Noi che non ce la facciamo e poi ce la facciamo, ma che fatica farcela…
Ci si incontra per un bicchiere di vino, mentre i figli si vestono e le figlie indossano abiti da sirene e volteggiano in salotto in una panatura croccante di brillantini. Ogni tanto i loro echi arrivano in cucina, ci chiamano, “resisti” ci diciamo, tanto lo sai che non hanno davvero bisogno, vogliono solo essere visti e guardati mentre ridono di felicità ed esibizionismo.
Ridiamo anche noi, di noi stesse, appoggiando il palmo della mano sulle loro schiene per spingerli al largo, noi che ormai non siamo ragazze ma donne fatte e sfinite, noi che “perché in un mondo di dolcemente complicate ci tocca la parte delle semplicemente stronze?”. Che non ce la facciamo e poi ce la facciamo, ma che fatica farcela.
Il peggio è passato vero? E ci diciamo di sì, ma mica è sicuro. E il meglio? Anche il meglio è passato? Sappiamo che non saremo più madri di altre creature, è stato così veloce e così intenso questo solo decennio dai trenta ai quaranta, dove accade il “da grande”. In realtà da grande io avevo sempre vent’anni, mica guardavo più in là. Da grande avevo un lavoro, bambini e un amore. Da grande è arrivato e ora? Da piccola non ti spingi nel dopo, ti fermi al felice e contenti e nel felice e contenti si hanno sempre vent’anni. E invece arrivano i trenta, i quaranta e i cinquanta con un senso del tutto diverso, dove accetto questa alternanza di umori e incertezze.

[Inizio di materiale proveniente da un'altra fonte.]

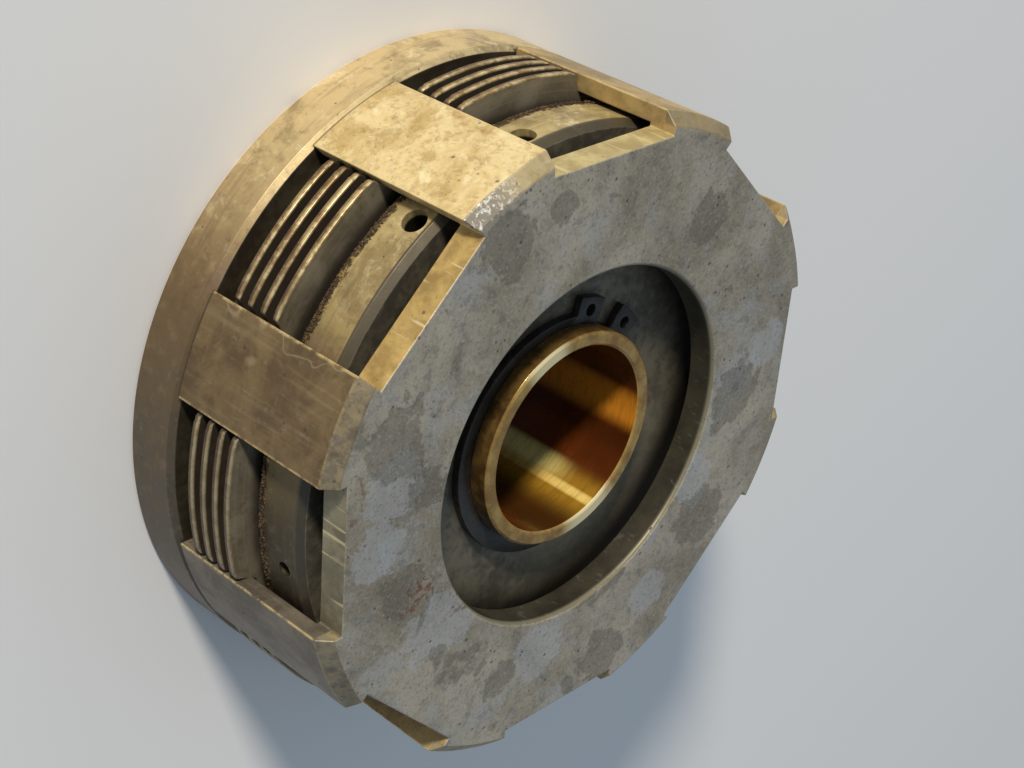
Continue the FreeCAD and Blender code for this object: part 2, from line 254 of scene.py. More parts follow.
def prisms(name: str, outlines: np.ndarray, bottom: float, top: float) -> bpy.types.Object:
    """Several separate flat outlines with as many points each, raised from one height to another."""
    many, count = outlines.shape[:2]
    points = np.stack([at_height(outlines, bottom), at_height(outlines, top)], axis=1)
    numbers = np.arange(many * 2 * count).reshape(many, 2, count)
    return solid(name, points.reshape(-1, 3), walls_and_ends(numbers))


def round_outlines(radius: float, distance: float, *angles: float) -> np.ndarray:
    """Circles of a radius, their middles at a distance from the shaft axis and at angles in degrees."""
    return repeated(arc(radius, 0, 350, 36) + (distance, 0.0), angles)


def radial_rods(name: str, radius: float, inner: float, outer: float, z: float,
                angles: Sequence[float], sides: int = 48) -> bpy.types.Object:
    """Round rods that lie along rays from the axis: a circle of the radius, swept from inner to outer."""
    circle = arc(radius, 0, 360 - 360 / sides, sides)
    rods = []
    for angle in angles:
        for reach in (inner, outer):
            ends = np.stack([np.full(sides, reach), circle[:, 0], z + circle[:, 1]], axis=-1)
            rods.append(spun(ends, angle))
    numbers = np.arange(len(rods) * sides).reshape(-1, 2, sides)
    return solid(name, np.concatenate(rods), walls_and_ends(numbers))


def settled(thing: bpy.types.Object) -> bpy.types.Object:
    """The object with its modifiers worked into its mesh."""
    shown = thing.evaluated_get(bpy.context.evaluated_depsgraph_get())
    mesh = bpy.data.meshes.new_from_object(shown)
    thing.modifiers.clear()
    thing.data = mesh
    return thing


def carved(thing: bpy.types.Object, *cutters: bpy.types.Object) -> bpy.types.Object:
    """The object with the cutters' room taken out of it; the cutters are removed."""
    for cutter in cutters:
        cut = thing.modifiers.new("cut", "BOOLEAN")
        cut.operation = "DIFFERENCE"
        cut.solver = "EXACT"
        cut.object = cutter
    settled(thing)
    for cutter in cutters:
        bpy.data.objects.remove(cutter)
    smooth(thing.data)
    return thing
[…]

Ci mettiamo lo smalto, di là si truccano e si vestono, li guardiamo: “come crescono, accidenti!”.
E’ bello stare tra amici, noi non ci sgridiamo, sospendiamo il giudizio, che siamo bravi da soli a sputarci sentenze. Poi è l’ora di andare. Sulla porta guardiamo il casino lasciato… la prossima volta facciamo da me: per vino, stanchezza, casino tra amici si fa alla romana. Il bello è che mi è presa un’allegra euforia, sono entrata pesante e ne esco leggera e penso chi l’avrebbe mai detto che da grande avrei dato la vita e l’avrei vista saltare accanto a un’amica.